Recognition (The Carrot)
Acknowledge employees who follow safe work practices. This doesn't have to be elaborate:
- Verbal recognition in team meetings
- Safety performance metrics in performance reviews
- Incentive programs (be careful here — incentive programs that discourage reporting injuries are illegal)
Discipline (The Stick)
When employees violate safety rules, there must be consequences. Your program should outline:
- **Progressive discipline:** Verbal warning → written warning → suspension → termination
- **Consistent enforcement:** The same rules apply to everyone, including management
- **Documentation:** Every disciplinary action is documented
- **Severity-based response:** Serious violations (those that could cause death or serious injury) may warrant immediate escalation
**Critical point:** Discipline must be for violating safety rules, not for having an accident. Disciplining an employee for getting injured — as opposed to for the unsafe behavior that caused the injury — is both illegal and counterproductive.
Element 8: Record Keeping
The final element ties everything together. Your IIPP records are your proof that the program exists, functions, and is maintained.
What to Keep
- The written IIPP document (including all revisions with dates)

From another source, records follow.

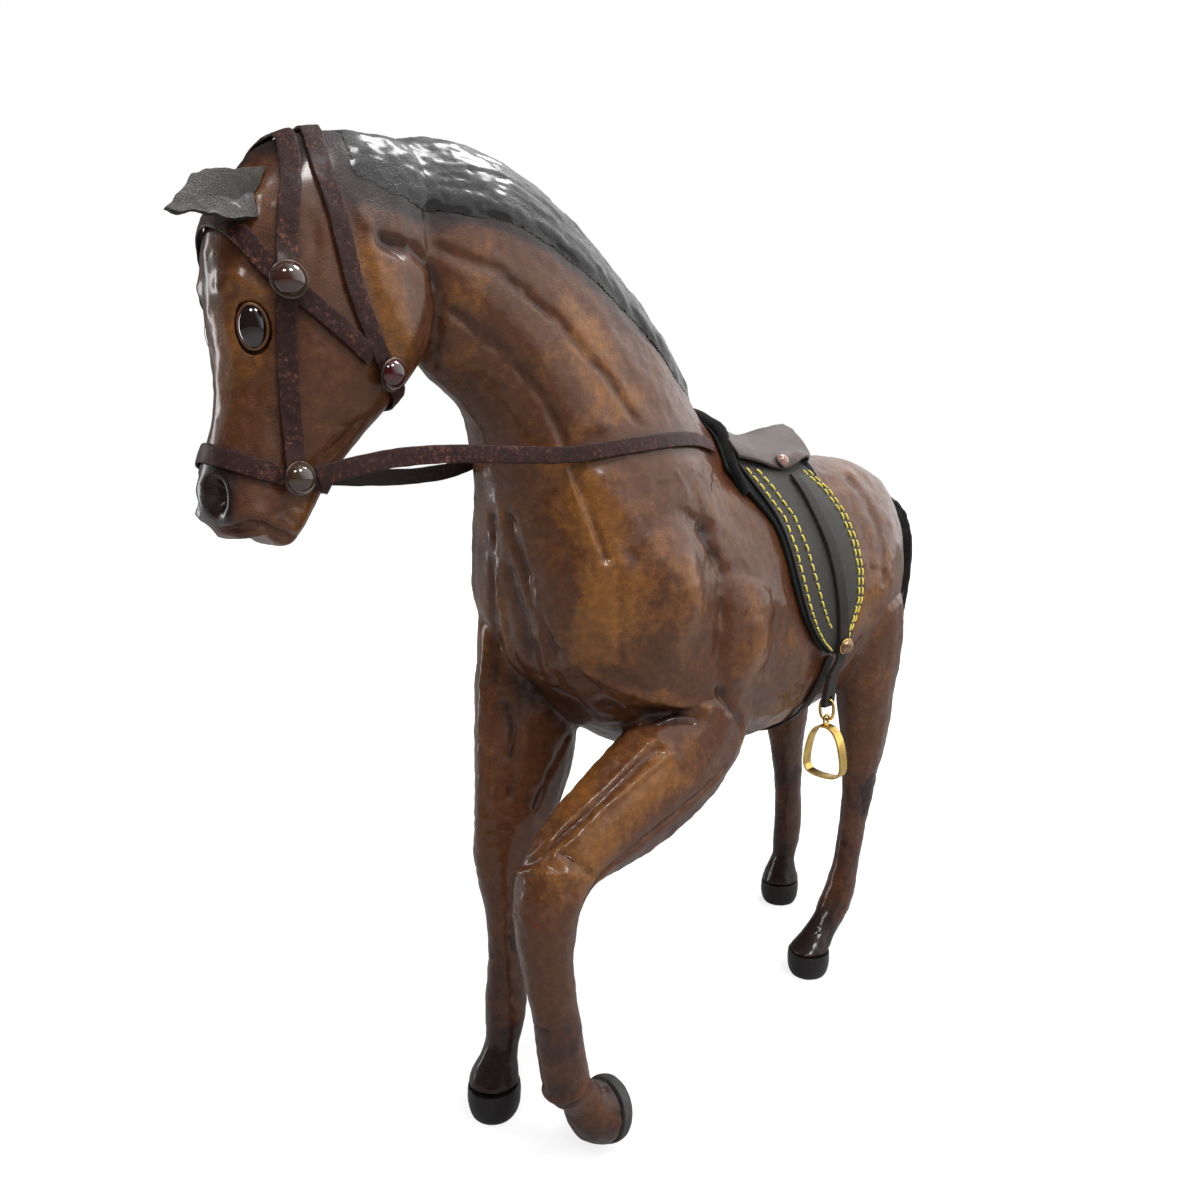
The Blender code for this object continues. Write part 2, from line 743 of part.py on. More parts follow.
def build_head(forms):
    sockets = []
    for label, side in (("left", 1), ("right", -1)):
        add_part("eye_" + label, eye_mesh("eye_" + label, side, 0), "glass")
        sockets.append(add_cutter("eye_socket_" + label, eye_mesh("eye_socket_" + label, side, SEAM)))
    hide = add_part("head_hide", forms["head"].data.copy(), "hide")
    smooth(hide)
    make_shell(hide)
    cut(hide, forms["dowel_bore"], *sockets)
    core = add_part("head_core", core_mesh("head_core", forms["head"].data, forms["head"]), "core")
    cut(core, forms["dowel_bore"], *sockets)
    for label, corners in EARS.items():
        root_top, root_bottom, tip_bottom, tip_top = [Vector(corner) * MM for corner in corners]
        facing = Vector(EAR_FACING[label]).normalized()
        grid = []
        for share in (0, 0.3, 0.55, 0.8, 1):
            top = root_top.lerp(tip_top, share)
            bottom = root_bottom.lerp(tip_bottom, share)
            hollow = facing * (EAR_CUP * MM * math.sin(math.pi * min(1, 0.3 + share)))
            grid.append([top, top.lerp(bottom, 0.5) - hollow, bottom])
        ways = [[facing] * 3 for _ in grid]
        ear = add_part("ear_" + label, slab("ear_" + label, grid, thicken(grid, ways, EAR_THICKNESS)), "hide")
        cut(ear, forms["head_space"])


def build_legs(forms):
    for leg, stations in LEGS.items():
        way = Vector(HOOF_WAYS[leg]).normalized()
        rings = limb_rings(stations, LEG_SIDES, way)
        tube = loft("leg_hide_" + leg, rings, first_cap=False, last_cap=False)
        skin = add_cutter("leg_form_" + leg, tube.copy())
        smooth(skin)
        hide = add_part("leg_hide_" + leg, tube, "hide")
        smooth(hide)
        make_shell(hide)
        cut(hide, forms["body_space"])
        cage = loft("leg_core_" + leg, rings)
        core = add_part("leg_core_" + leg, core_mesh("leg_core_" + leg, cage, skin), "core")
        add_part("hoof_" + leg, hoof_mesh("hoof_" + leg, stations[-1], way, 0), "black")
        hoof_space = add_cutter("hoof_space_" + leg, hoof_mesh("hoof_space_" + leg, stations[-1], way, SEAM))
        cut(hide, hoof_space)
        cut(core, forms["body_space"], forms["bore_" + leg], hoof_space)


def hoof_mesh(name, station, way, spare):
    """A cap under the leg, flat at the sole, and larger all round by the spare."""
    centre, across, depth = station
    across += spare / MM
    depth += spare / MM
    top = Vector(centre) * MM + way * (SEAM - spare)
    forward = way.cross(Vector((1, 0, 0))).normalized()
    side = forward.cross(way).normalized()
    height = top.z if way.z == -1 else RAISED_HOOF_LENGTH + spare
    rings = []
    for share, flare in HOOF_BOWL:
        rings.append(
            [
                top
                + way * (height * share)
                + side * (across * MM * flare * math.sin(math.pi * step / 7))
                + forward * (depth * MM * flare * math.cos(math.pi * step / 7))
                for step in range(14)
            ]
        )
    mesh = loft(name, rings)
    mesh.shade_flat()
    return mesh


def build_hair(forms):
    under = surface(forms["body"], forms["head"])
    spots = []
    ways = []
    for (crest_y, crest_z), edge in MANE:
        crest = Vector((0, crest_y, crest_z)) * MM
        middle = Vector((0, (crest_y + edge[1]) / 2, edge[2] - 7)) * MM
        row = []
        row_ways = []
        for step in range(-4, 5):
            end = side_point(edge, 1 if step > 0 else -1)
            share = abs(step) / 4
            way = (crest - middle).normalized().slerp((end - middle).normalized(), share)
            row.append(middle + way * (end - middle).length)
            row_ways.append(way)
        spots.append(row)
        ways.append(row_ways)
    grid = drop(under, spots, ways, LAY, 0.02)
    add_part("mane", slab("mane", grid, thicken(grid, ways, MANE_THICKNESS)), "black")
    rings = []
    points = resample([(0, y, z) for y, z in TAIL], 7)
    for index, point in enumerate(points):
        along = (points[min(index + 1, len(points) - 1)] - points[max(index - 1, 0)]).normalized()
        side = along.cross(Vector((1, 0, 0)))
        share = index / (len(points) - 1)
        wide = TAIL_WIDTH / 2 * (0.75 + 0.5 * math.sin(math.pi * min(1, share * 1.2)) * (1 - share * 0.4))
        deep = TAIL_THICKNESS / 2
        rings.append(
            [
                point + Vector((wide * math.cos(turn), 0, 0)) + side * (deep * math.sin(turn))
                for turn in [math.pi * step / 4 for step in range(8)]
            ]
        )
    tail = add_part("tail", loft("tail", rings), "black")
    cut(tail, forms["body_space"])


def stud(name, tree, place, way, radius, height, kind, reach=0.006):
    """A dome that sits on the outermost surface at a place."""
    foot = touch(tree, place, way, reach)
    side = way.orthogonal().normalized() * radius
    lift = 0
    for step in range(120):
        share = (0.2, 0.4, 0.6, 0.8, 1)[step % 5]
        rim = foot + Matrix.Rotation(step * math.pi / 12, 3, way) @ (side * share)
        hit = touch(tree, rim, way, 0.004)
        if hit is not None:
            lift = max(lift, (hit - rim).dot(way))
    foot = foot + way * (lift + SEAM)
    profile = [(0, 1), (0.36, 0.96), (0.68, 0.82), (0.9, 0.55), (1, 0.22), (1, 0), (0, 0)]
    mesh = bpy.data.meshes.new(name)
    mesh.from_pydata(
        [(radius * across, 0, height * up) for across, up in profile],
        [(index, index + 1) for index in range(len(profile) - 1)],
        [],
    )
    item = add_part(name, mesh, kind)
    item.location = foot
    item.rotation_euler = way.to_track_quat("Z", "Y").to_euler()
    modifier = item.modifiers.new("turn", "SCREW")
    modifier.steps = 12
    modifier.render_steps = 12
    modifier.use_merge_vertices = True
    modifier.merge_threshold = 0.00001
    return item


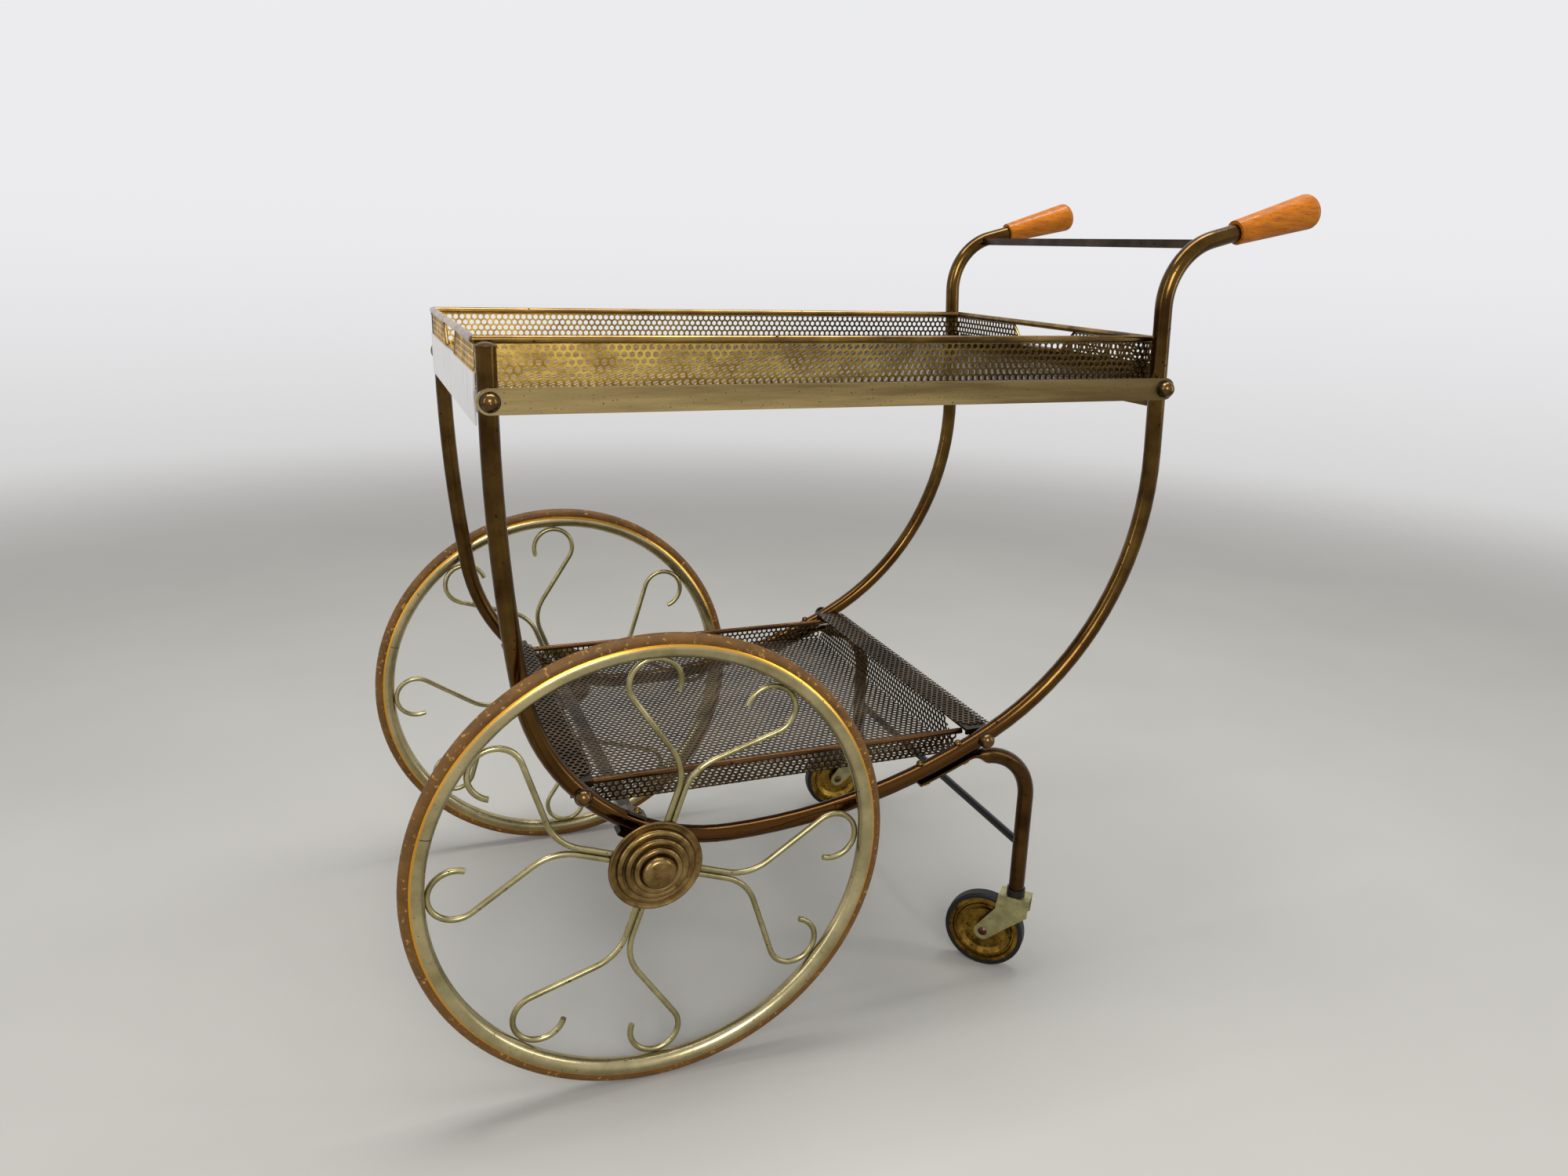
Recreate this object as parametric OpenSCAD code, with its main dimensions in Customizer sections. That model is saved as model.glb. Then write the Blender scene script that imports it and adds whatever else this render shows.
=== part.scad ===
// Serving trolley of bent brass tube: a lift-off perforated tray, a perforated shelf,
// two large spoked wheels at the front and two swivel casters at the back.
// Millimetres. +X points to the handles, +Y to the user's right, +Z up.
// The floor is z = 0. The origin lies midway between the foremost point and the grips' ends.
// A heading is the way a tube runs in side view: 0 is straight down, 90 is towards +X, 180 is up.

/* [Side tubes] */
// Outer diameter of the side tubes and the caster legs
tube_d = 15; // [12:0.5:17]
// Wall thickness of the tubes
tube_wall = 1.5; // [1:0.1:2]
// Distance between the middle planes of the two side tubes
track = 374; // [320:1:460]
// Bend radius of the long sweep of the front post
sweep_r = 1500; // [1200:10:1800]
// Turn of the long sweep, in degrees
sweep_turn = 8; // [6:0.5:10]
// Bend radius of the side tube at the axle
front_bend_r = 175; // [150:1:200]
// Turn of the bend at the axle, in degrees
front_bend_turn = 81; // [77:0.5:84]
// Bend radius of the belly under the shelf
belly_r = 520; // [460:1:600]
// Turn of the belly, in degrees
belly_turn = 29; // [26:0.5:32]
// Bend radius of the rise to the handles
rear_bend_r = 272; // [240:1:300]
// Forward lean of the straight length below the handle, in degrees
back_lean = 3; // [0:0.5:6]
// Bend radius of the handle
handle_bend_r = 58; // [45:1:75]
// Height of the start of the handle bend above the tray's floor
handle_rise = 61; // [50:1:100]
// Slope of the handle above level, in degrees
handle_slope = 15; // [5:1:25]

/* [Grips] */
// Bare handle tube between its bend and the grip
handle_bare = 25; // [15:1:50]
// Length of a grip
grip_len = 84; // [80:1:110]
// Grip diameter at the small end
grip_d1 = 21; // [18:0.5:24]
// Grip diameter at the free end
grip_d2 = 30; // [26:0.5:34]
// Rounding of the grip's free end
grip_round = 7; // [4:0.5:9]
// Length of tube inside the grip
grip_hold = 70; // [50:1:75]

/* [Handle crossbar] */
// Heading of the handle bend where the crossbar sits, in degrees
crossbar_heading = 116; // [112:1:150]
// Height of the crossbar
crossbar_h = 7.5; // [5:0.5:12]
// Thickness of the crossbar
crossbar_t = 3; // [2:0.5:5]

/* [Upper tray] */
// Height of the underside of the upper tray above the floor
tray_z = 581; // [565:1:650]
// Height of the tray's wall, from its underside to the middle of the rim
tray_h = 34.6; // [28:0.1:45]
// Gap between the tray's rim and the side tubes
tray_side_gap = 2.2; // [0.5:0.1:6]
// Play between the tray and the rear cross plate
tray_slack = 8; // [2:0.5:12]
// Diameter of the rolled rim of the tray
rim_bead_d = 6; // [4:0.1:8]
// Thickness of the perforated sheet of tray and shelf
sheet_t = 1; // [0.6:0.1:1.6]
// Width of a hand-hole at the top
handhole_top = 110; // [90:1:140]
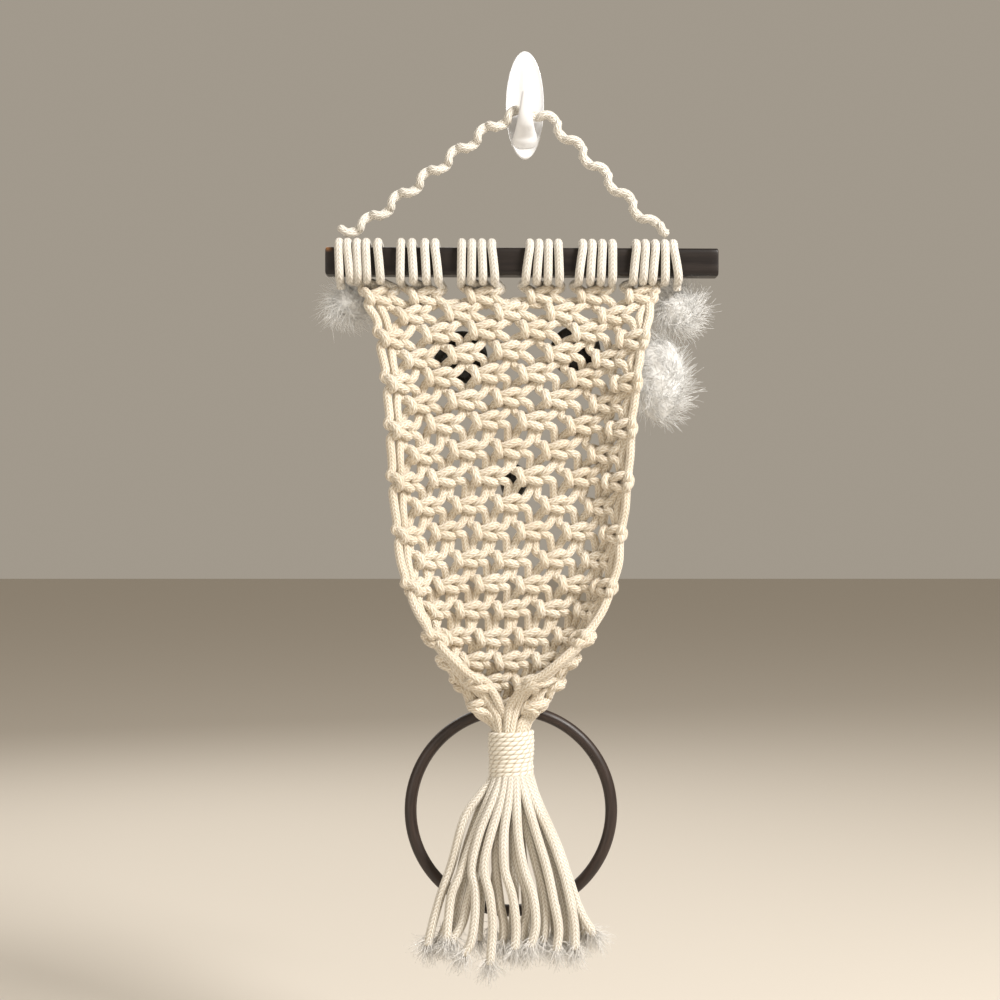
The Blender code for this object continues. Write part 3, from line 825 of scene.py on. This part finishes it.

- Inspection records and checklists
- Hazard correction documentation
- Accident/exposure investigation reports
- Training records
- Safety meeting minutes
- Employee hazard reports and responses
- Disciplinary records related to safety violations
Retention Periods
Cal/OSHA doesn't specify a universal retention period for all IIPP records, but here are the guidelines:
- **Training records:** Duration of employment plus minimum 3 years (I say 5)
- **Inspection records:** Minimum 3 years
- **Investigation records:** Minimum 5 years
- **The IIPP document itself:** Keep all versions permanently
Organization
Keep your records organized and accessible. When an inspector asks for your training records from 18 months ago, "I think those are somewhere in the storage room" is not an acceptable answer.
Options:
- Digital record-keeping system (recommended)
- Physical binder system with labeled sections
- Combination of both
Whatever system you use, make sure more than one person knows where things are and how to retrieve them.
Your Implementation Checklist
Here's your condensed action plan:
**Week 1-2: Foundation**
- [ ] Designate program administrator
- [ ] Write management commitment statement
- [ ] Assign responsibilities to supervisors and employees
- [ ] Establish safety communication system (both directions)
**Week 3-4: Assessment**
- [ ] Develop workplace-specific inspection checklists
- [ ] Conduct initial comprehensive hazard assessment
- [ ] Document all identified hazards
- [ ] Create hazard correction tracking system
**Week 5-6: Documentation**
- [ ] Write complete IIPP document with all 8 elements
- [ ] Develop investigation procedures and forms
- [ ] Create disciplinary procedure documentation
- [ ] Set up record-keeping system
**Week 7-8: Training and Launch**
- [ ] Develop training materials (job-specific)
- [ ] Train all supervisors first
- [ ] Train all employees
- [ ] Document all training
- [ ] Distribute IIPP to all employees
- [ ] Schedule first periodic inspection
- [ ] Set calendar reminders for ongoing activities
What Cal/OSHA Actually Looks For
When an inspector reviews your IIPP, they're looking at three things:
- **Is it written?** All eight elements, in a document, accessible to employees.
- **Is it implemented?** Records of inspections, training, investigations, and corrections prove the program isn't just paper.
- **Is it effective?** Are hazards actually being identified and corrected? Are injury rates reasonable for your industry?
A beautiful document with no implementation records is a citation. A mediocre document with robust implementation records is a functional program.
Build the program. Run the program. Document the program.
That's it. That's the whole thing. Now go do it.